Reproduce, without any change, the span of lines from the opening of the records below to the line containing "PANEL_CORNER_RADIUS = 1.2 * MM", inclusive.
-- Begin --
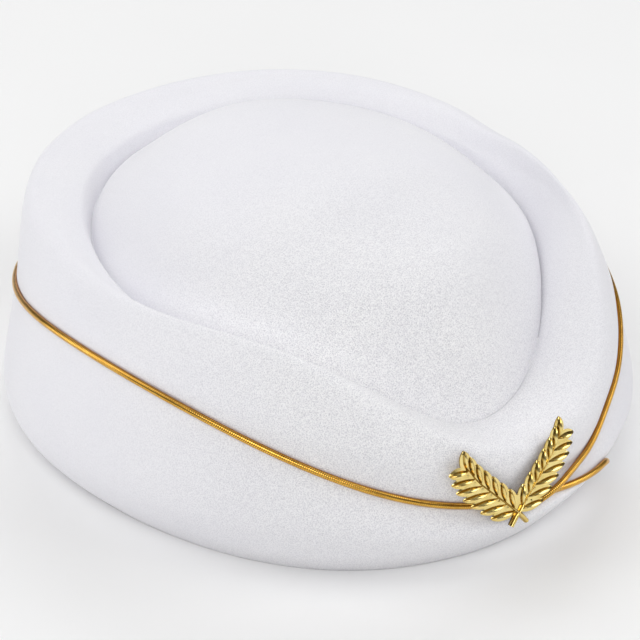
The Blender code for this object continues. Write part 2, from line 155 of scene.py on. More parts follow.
# columns: angle in degrees, place in rings, height of the cord's middle over the felt in mm
CORD_ROUTE = (
    (-4.5, 2.57, 2.00),
    (-1.8, 2.75, 2.90),
    (0.6, 2.99, 3.20),
    (3.2, 3.10, 3.00),
    (6.0, 3.13, 2.20),
    (10.0, 3.11, 1.30),
    (14.0, 3.06, 0.80),
    (18.0, 3.02, 0.50),
    (26.0, 3.00, 0.35),
    (40.0, 3.00, 0.35),
    (70.0, 3.00, 0.35),
    (100.0, 3.00, 0.35),
    (130.0, 3.00, 0.35),
    (160.0, 3.00, 0.35),
    (190.0, 3.00, 0.35),
    (220.0, 3.00, 0.35),
    (250.0, 3.00, 0.35),
    (280.0, 3.00, 0.35),
    (310.0, 3.00, 0.35),
    (336.0, 3.00, 0.35),
    (346.0, 3.00, 0.35),
    (352.0, 2.98, 0.50),
    (357.0, 2.89, 0.70),
    (362.0, 2.74, 0.80),
    (367.0, 2.50, 0.80),
    (371.0, 2.33, 0.80),
    (375.0, 2.19, 0.80),
    (379.0, 2.05, 0.75),
    (382.3, 1.78, 0.65),
    (385.0, 1.50, 0.60),
)

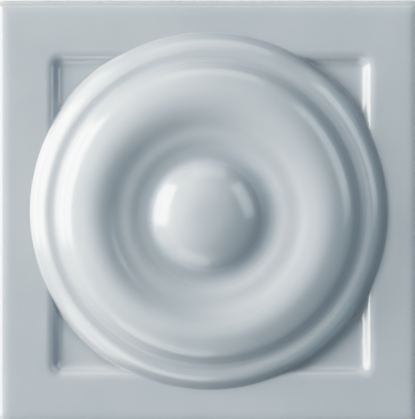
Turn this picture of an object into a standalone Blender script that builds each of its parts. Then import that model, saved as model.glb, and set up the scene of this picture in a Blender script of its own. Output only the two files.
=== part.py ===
"""Pressed and glazed ceramic wall insert: a square-framed tile with a turned rosette standing in a sunk panel.

Metres, +Z up. The tile lies on its back, face up, with the origin at the centre of the flat back face.
+X is the right of the face and +Y its top.
"""

import math

import bmesh
import bpy
from mathutils import Matrix

MM = 0.001

# Outline of the pressed body
TILE_SIDE = 50.0 * MM
FRAME_THICKNESS = 7.0 * MM
PLAN_CORNER_RADIUS = 0.9 * MM
FACE_EDGE_RADIUS = 1.2 * MM
BACK_EDGE_CHAMFER = 0.4 * MM

# Sunk square panel, seen only at its four corners
PANEL_SIDE = 38.0 * MM
PANEL_DEPTH = 0.87 * MM
PANEL_WALL_RUN = 1.25 * MM
PANEL_CORNER_RADIUS = 1.2 * MM

# Rosette, turned about the tile's centre: each station is a radius in millimetres and the slope of the
# surface there in degrees, positive where the surface rises outwards. A circular arc joins each two.
DOME_TOP_ABOVE_FRAME = 3.61 * MM
ROSETTE_STATIONS = (
    (0.0, 0.0),  # top of the centre button
    (1.2, -3.4),
    (2.4, -10.0),
    (3.4, -16.5),
    (5.5, -28.0),  # shoulder of the button
    (6.05, -34.0),  # steepest part of the button
    (6.65, -19.0),
    (7.3, 0.0),  # bottom of the hollow round the button
    (8.2, 15.0),
    (8.75, 18.0),  # lower slope of the main roll
    (9.4, 10.0),
    (9.9, 8.0),  # ledge half way up
    (10.6, 17.0),
    (11.2, 22.5),  # upper slope of the main roll
    (12.4, 14.0),
    (13.66, 0.0),  # crest of the main roll
    (14.8, -13.5),
    (16.0, -21.5),
    (16.6, -27.0),
    (17.15, -38.0),  # steepest part of the roll's outer flank
    (17.6, -33.0),
    (18.05, -20.0),
    (18.45, -8.0),
    (18.75, -4.0),  # narrow step between the roll and the rim bead
    (19.0, -14.0),
    (19.25, -22.0),
    (19.7, -25.0),
    (20.1, -33.0),  # top of the rim bead
    (20.45, -46.0),
    (20.75, -60.0),  # outer side of the rim bead
    (20.95, -73.0),
)
ROSETTE_ROOT = 1.5 * MM
ARC_STEP_DEGREES = 9.0
TURNING_STEPS = 80

CORNER_SEGMENTS = 4
EDGE_SEGMENTS = 5
MERGE_DISTANCE = 0.00005

GLAZE_COLOUR = (0.46, 0.52, 0.55, 1.0)
GLAZE_ROUGHNESS = 0.12


def clear_scene():
    """Remove every object, so that only the tile is left at the end."""
    for obj in list(bpy.data.objects):
        bpy.data.objects.remove(obj)


def new_collection(name):
    """A collection of this name, linked to the scene."""
    collection = bpy.data.collections.new(name)
    bpy.context.scene.collection.children.link(collection)
    return collection


def object_from_bmesh(name, mesh_data, collection):
    """Turn a finished bmesh into an object and free the bmesh."""
    mesh = bpy.data.meshes.new(name)
    mesh_data.to_mesh(mesh)
    mesh_data.free()
    obj = bpy.data.objects.new(name, mesh)
    collection.objects.link(obj)
    return obj


def make_helper(obj):
    """Show a cutter or a joined shape as a wire only and keep it out of the render."""
    obj.hide_render = True
    obj.display_type = "WIRE"


def glaze_material():
    """Pale blue-grey gloss glaze over a pressed body."""
    material = bpy.data.materials.new("blue_grey_glaze")
    material.use_nodes = True
    shader = material.node_tree.nodes["Principled BSDF"]
    shader.inputs["Base Color"].default_value = GLAZE_COLOUR
    shader.inputs["Roughness"].default_value = GLAZE_ROUGHNESS
    shader.inputs["Metallic"].default_value = 0.0
    return material


def edges_where(mesh_data, test):
    """Edges whose two ends both pass the test."""
    return [edge for edge in mesh_data.edges if all(test(vert.co) for vert in edge.verts)]


def upright_edges(mesh_data):
    """Edges that join the lower outline to the upper one."""
    middle = sum(vert.co.z for vert in mesh_data.verts) / len(mesh_data.verts)
    return [
        edge
        for edge in mesh_data.edges
        if (edge.verts[0].co.z - middle) * (edge.verts[1].co.z - middle) < 0
    ]


def round_edges(mesh_data, edges, radius, segments):
    """Round the given edges by the same radius."""
    bmesh.ops.bevel(
        mesh_data,
        geom=edges,
        offset=radius,
        offset_type="OFFSET",
        segments=segments,
        profile=0.5,
        affect="EDGES",
        clamp_overlap=True,
    )


def pressed_body(collection):
    """The plain tile blank, with soft corners, a rounded face edge and a small chamfer at the back."""
    mesh_data = bmesh.new()
    size = Matrix.Diagonal((TILE_SIDE, TILE_SIDE, FRAME_THICKNESS, 1.0))
    seat = Matrix.Translation((0.0, 0.0, FRAME_THICKNESS / 2))
    bmesh.ops.create_cube(mesh_data, size=1.0, matrix=seat @ size)
    round_edges(mesh_data, upright_edges(mesh_data), PLAN_CORNER_RADIUS, CORNER_SEGMENTS)
    face_edges = edges_where(mesh_data, lambda co: co.z > FRAME_THICKNESS - MERGE_DISTANCE)
    round_edges(mesh_data, face_edges, FACE_EDGE_RADIUS, EDGE_SEGMENTS)
    back_edges = edges_where(mesh_data, lambda co: co.z < MERGE_DISTANCE)
    round_edges(mesh_data, back_edges, BACK_EDGE_CHAMFER, 1)
    return object_from_bmesh("tile_insert", mesh_data, collection)


def panel_cutter(collection):
    """A shallow square pan with sloping walls, tall enough to pass the face of the frame."""
    floor_side = PANEL_SIDE - 2 * PANEL_WALL_RUN
    slope = PANEL_WALL_RUN / PANEL_DEPTH
    overshoot = PANEL_DEPTH
    top_side = PANEL_SIDE + 2 * slope * overshoot
    height = PANEL_DEPTH + overshoot
    mesh_data = bmesh.new()
    corner_reach = math.sqrt(0.5)
    bmesh.ops.create_cone(
        mesh_data,
        cap_ends=True,
        segments=4,
        radius1=floor_side * corner_reach,
        radius2=top_side * corner_reach,
        depth=height,
        matrix=Matrix.Translation((0.0, 0.0, FRAME_THICKNESS - PANEL_DEPTH + height / 2))
        @ Matrix.Rotation(math.radians(45.0), 4, "Z"),
    )
    round_edges(mesh_data, upright_edges(mesh_data), PANEL_CORNER_RADIUS, CORNER_SEGMENTS)
    cutter = object_from_bmesh("panel_cutter", mesh_data, collection)
    make_helper(cutter)
    return cutter


def arc_points(start, end, height):
    """Points of the circular arc between two stations, after its start, and the height at its end."""
    (r0, degrees0), (r1, degrees1) = start, end
    a0 = math.radians(degrees0)
    a1 = math.radians(degrees1)
    bend = (r1 - r0) / (math.sin(a1) - math.sin(a0))
    steps = max(2, math.ceil(abs(degrees1 - degrees0) / ARC_STEP_DEGREES))
    points = []
    for step in range(1, steps + 1):
        angle = a0 + (a1 - a0) * step / steps
        radius = r0 + bend * (math.sin(angle) - math.sin(a0))
        rise = -bend * (math.cos(angle) - math.cos(a0))
        points.append((radius, height + rise))
    return points, points[-1][1]


def rosette_profile():
    """The rosette's outline from its top to its root, as (radius, height) in metres above the back face."""
    height = (FRAME_THICKNESS + DOME_TOP_ABOVE_FRAME) / MM
    outline = [(0.0, height)]
    for start, end in zip(ROSETTE_STATIONS, ROSETTE_STATIONS[1:]):
        points, height = arc_points(start, end, height)
        outline.extend(points)
    last_radius, last_slope = ROSETTE_STATIONS[-1]
    root_height = (FRAME_THICKNESS - PANEL_DEPTH - ROSETTE_ROOT) / MM
    foot_radius = last_radius + (root_height - height) / math.tan(math.radians(last_slope))
    outline.append((foot_radius, root_height))
    outline.append((0.0, root_height))
    return [(radius * MM, z * MM) for radius, z in outline]


def turned_rosette(collection):
    """The rosette as a turned solid whose root is buried in the body."""
    mesh_data = bmesh.new()
    verts = [mesh_data.verts.new((radius, 0.0, z)) for radius, z in rosette_profile()]
    for first, second in zip(verts, verts[1:]):
        mesh_data.edges.new((first, second))
    rosette = object_from_bmesh("rosette_turning", mesh_data, collection)
    turn = rosette.modifiers.new("turn", "SCREW")
    turn.axis = "Z"
    turn.angle = math.radians(360.0)
    turn.steps = TURNING_STEPS
    turn.render_steps = TURNING_STEPS
    turn.use_merge_vertices = True
    turn.merge_threshold = MERGE_DISTANCE
    make_helper(rosette)
    return rosette


def combine(obj, other, operation):
    """Cut or join another object's shape, keeping the modifier on the object."""
    modifier = obj.modifiers.new(f"{operation.lower()}_{other.name}", "BOOLEAN")
    modifier.operation = operation
    modifier.solver = "EXACT"
    modifier.object = other


def build_tile():
    """The whole insert: one pressed and fired piece."""
    clear_scene()
    tile_collection = new_collection("tile_insert")
    helper_collection = new_collection("shaping_helpers")
    tile = pressed_body(tile_collection)
    combine(tile, panel_cutter(helper_collection), "DIFFERENCE")
    combine(tile, turned_rosette(helper_collection), "UNION")
    tile.data.materials.append(glaze_material())


build_tile()
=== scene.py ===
"""A pressed and glazed relief tile insert, dressed for its picture.

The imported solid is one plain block. Here it gets the surface that the kiln gave it: the rosette, the sunk
corners and the soft face edge are drawn over by one skin of glaze, which rounds each crest, fills each
crease and stops part of the way down the sides, where the bare clay body shows.

Lengths are in millimetres inside the classes and become metres only where they reach Blender. +X is the
right of the face, +Y its top and +Z the way the face looks.
"""

import logging
import math
from dataclasses import dataclass, field, replace
from enum import Enum

import bpy
import numpy as np
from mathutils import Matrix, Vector


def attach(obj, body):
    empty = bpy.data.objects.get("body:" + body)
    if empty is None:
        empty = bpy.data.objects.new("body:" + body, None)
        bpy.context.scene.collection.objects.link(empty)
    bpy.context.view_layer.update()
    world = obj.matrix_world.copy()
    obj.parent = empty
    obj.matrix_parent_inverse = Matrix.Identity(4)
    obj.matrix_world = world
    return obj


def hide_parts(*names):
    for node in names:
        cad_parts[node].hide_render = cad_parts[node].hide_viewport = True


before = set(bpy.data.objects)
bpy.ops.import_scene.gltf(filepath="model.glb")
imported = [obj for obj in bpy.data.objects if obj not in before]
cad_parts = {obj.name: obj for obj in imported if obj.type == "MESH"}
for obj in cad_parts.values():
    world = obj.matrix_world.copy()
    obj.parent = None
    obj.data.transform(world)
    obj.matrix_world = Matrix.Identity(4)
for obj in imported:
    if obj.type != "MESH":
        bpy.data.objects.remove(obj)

LOG = logging.getLogger("tile_insert")
MM = 0.001
NODE = "tile_insert"
SLOT = "blue_grey_glaze"

NOISE_SPAN = (0.3, 0.7)  # where nearly all of a noise pattern's values lie
STRAIGHT = 1e-9  # change of sine below which an arc is a straight line
STEEPEST = 0.99999  # most that the sine of a slope can be
COMBINED = 3  # place of the curve that acts on red, green and blue together

Station = tuple[float, float]
Plan = tuple[np.ndarray, np.ndarray]


class Channel(Enum):
    """Names of the values that the skin carries at each of its points."""

    # Depth below the levelled surface, which darkens the hollows: partly real pooled glaze, partly painted
    # shade.
    POOL_AND_SHADE = "glaze_pool"
    THIN = "glaze_thin"


class Blend(Enum):
    """Ways to join two colours."""

    MIX = "MIX"
    MULTIPLY = "MULTIPLY"


class Sum(Enum):
    """Ways to join two numbers."""

    ADD = "ADD"
    MULTIPLY = "MULTIPLY"


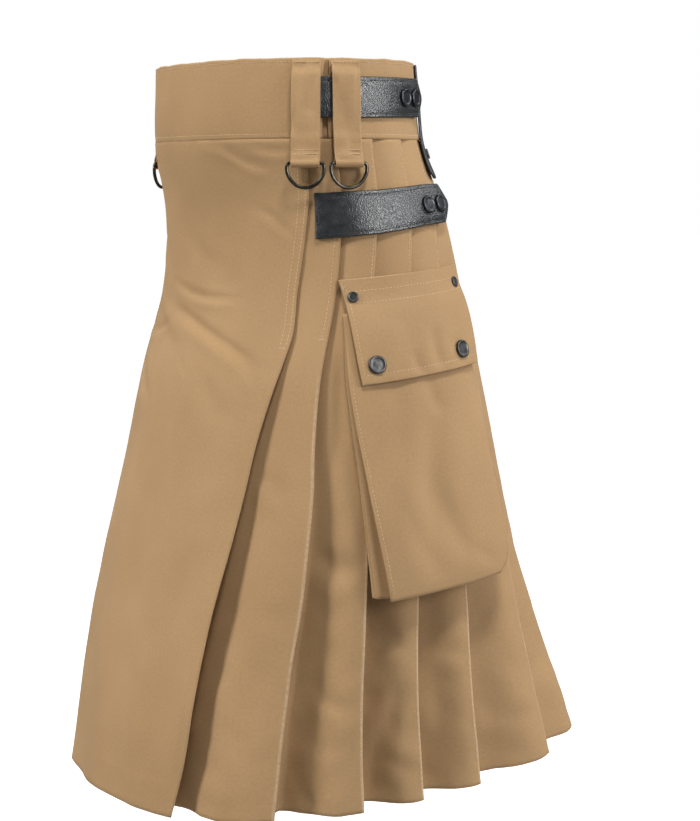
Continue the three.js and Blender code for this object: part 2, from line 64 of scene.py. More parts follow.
-- End --
## [Answer]
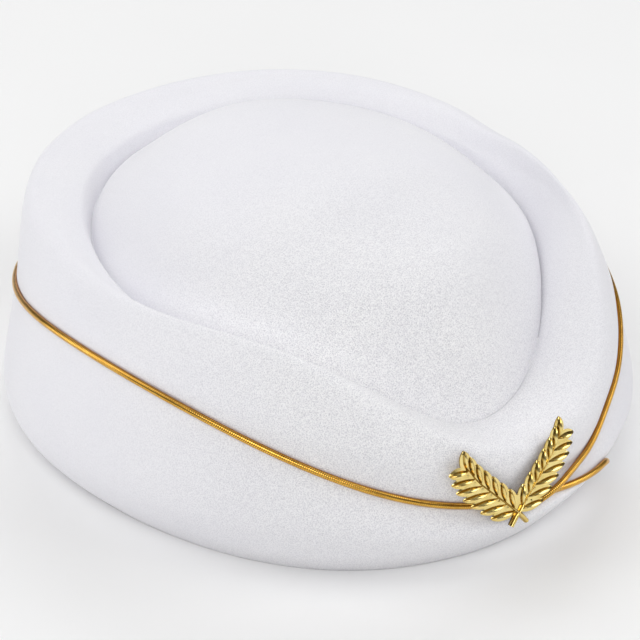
The Blender code for this object continues. Write part 2, from line 155 of scene.py on. More parts follow.
# columns: angle in degrees, place in rings, height of the cord's middle over the felt in mm
CORD_ROUTE = (
    (-4.5, 2.57, 2.00),
    (-1.8, 2.75, 2.90),
    (0.6, 2.99, 3.20),
    (3.2, 3.10, 3.00),
    (6.0, 3.13, 2.20),
    (10.0, 3.11, 1.30),
    (14.0, 3.06, 0.80),
    (18.0, 3.02, 0.50),
    (26.0, 3.00, 0.35),
    (40.0, 3.00, 0.35),
    (70.0, 3.00, 0.35),
    (100.0, 3.00, 0.35),
    (130.0, 3.00, 0.35),
    (160.0, 3.00, 0.35),
    (190.0, 3.00, 0.35),
    (220.0, 3.00, 0.35),
    (250.0, 3.00, 0.35),
    (280.0, 3.00, 0.35),
    (310.0, 3.00, 0.35),
    (336.0, 3.00, 0.35),
    (346.0, 3.00, 0.35),
    (352.0, 2.98, 0.50),
    (357.0, 2.89, 0.70),
    (362.0, 2.74, 0.80),
    (367.0, 2.50, 0.80),
    (371.0, 2.33, 0.80),
    (375.0, 2.19, 0.80),
    (379.0, 2.05, 0.75),
    (382.3, 1.78, 0.65),
    (385.0, 1.50, 0.60),
)

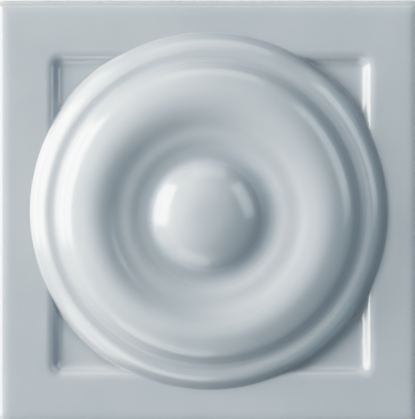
Turn this picture of an object into a standalone Blender script that builds each of its parts. Then import that model, saved as model.glb, and set up the scene of this picture in a Blender script of its own. Output only the two files.
=== part.py ===
"""Pressed and glazed ceramic wall insert: a square-framed tile with a turned rosette standing in a sunk panel.

Metres, +Z up. The tile lies on its back, face up, with the origin at the centre of the flat back face.
+X is the right of the face and +Y its top.
"""

import math

import bmesh
import bpy
from mathutils import Matrix

MM = 0.001

# Outline of the pressed body
TILE_SIDE = 50.0 * MM
FRAME_THICKNESS = 7.0 * MM
PLAN_CORNER_RADIUS = 0.9 * MM
FACE_EDGE_RADIUS = 1.2 * MM
BACK_EDGE_CHAMFER = 0.4 * MM

# Sunk square panel, seen only at its four corners
PANEL_SIDE = 38.0 * MM
PANEL_DEPTH = 0.87 * MM
PANEL_WALL_RUN = 1.25 * MM
PANEL_CORNER_RADIUS = 1.2 * MM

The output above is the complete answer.